= Candy (Salem witch trials) =

Enslaved woman accused of witchcraft during the Salem witch trials

Candy was an Afro-Barbadian woman enslaved by Margaret Hawkes of Salem Town, who was accused of witchcraft during the Salem witch trials. On July 1, 1692, John Putnam, Jr. and Thomas Putnam accused both Hawkes and Candy of tormenting Ann Putnam, Jr., Mary Walcott, and Mary Warren. The supposed victims stated that they had seen her as 'a ghost' flying around and attacking them.

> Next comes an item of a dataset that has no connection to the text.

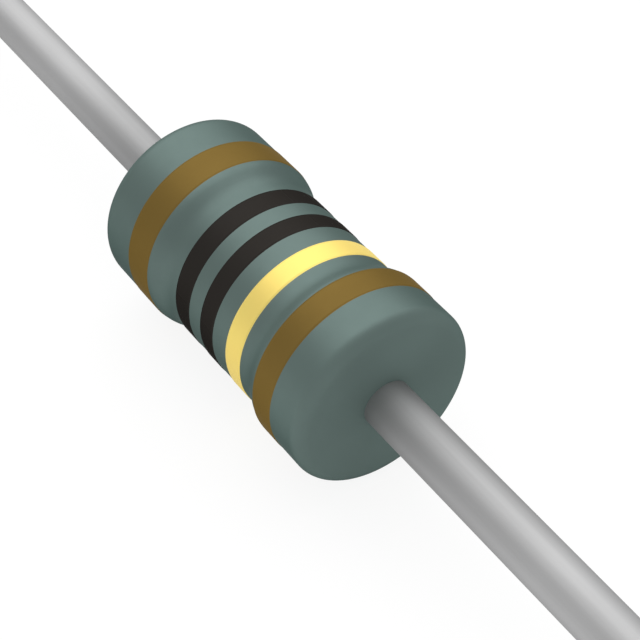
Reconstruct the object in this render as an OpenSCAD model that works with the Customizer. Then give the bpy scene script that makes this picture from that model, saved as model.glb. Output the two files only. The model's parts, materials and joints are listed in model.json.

She was examined before the Justices on July 4, 1692. Upon interrogation, she "admitted" to being a witch but turned on her enslaver, claiming that Hawkes had turned her into a witch and forced her to sign the devil's book. Despite this admission, she was found not guilty and was released. There is no record of Margaret Hawkes having been arrested. Unlike many of the other accused married women, who were referred to as "Goodwife", Margaret was addressed with the honorific "Mrs.", which indicates she was of a higher social class.

When Candy was asked how she and her enslaver tormented the girls, she volunteered to demonstrate the procedure. She returned with some poppets, and when they were manipulated by pinching, heat, and water, the afflicted girls responded in kind.

Her examination records her testimony in broken English, which indicates she was probably newly exposed to the English language.

She was one of three enslaved women, along with Tituba and Mary Black, to be accused during the 1692 mass psychogenic illness in the Province of Massachusetts Bay.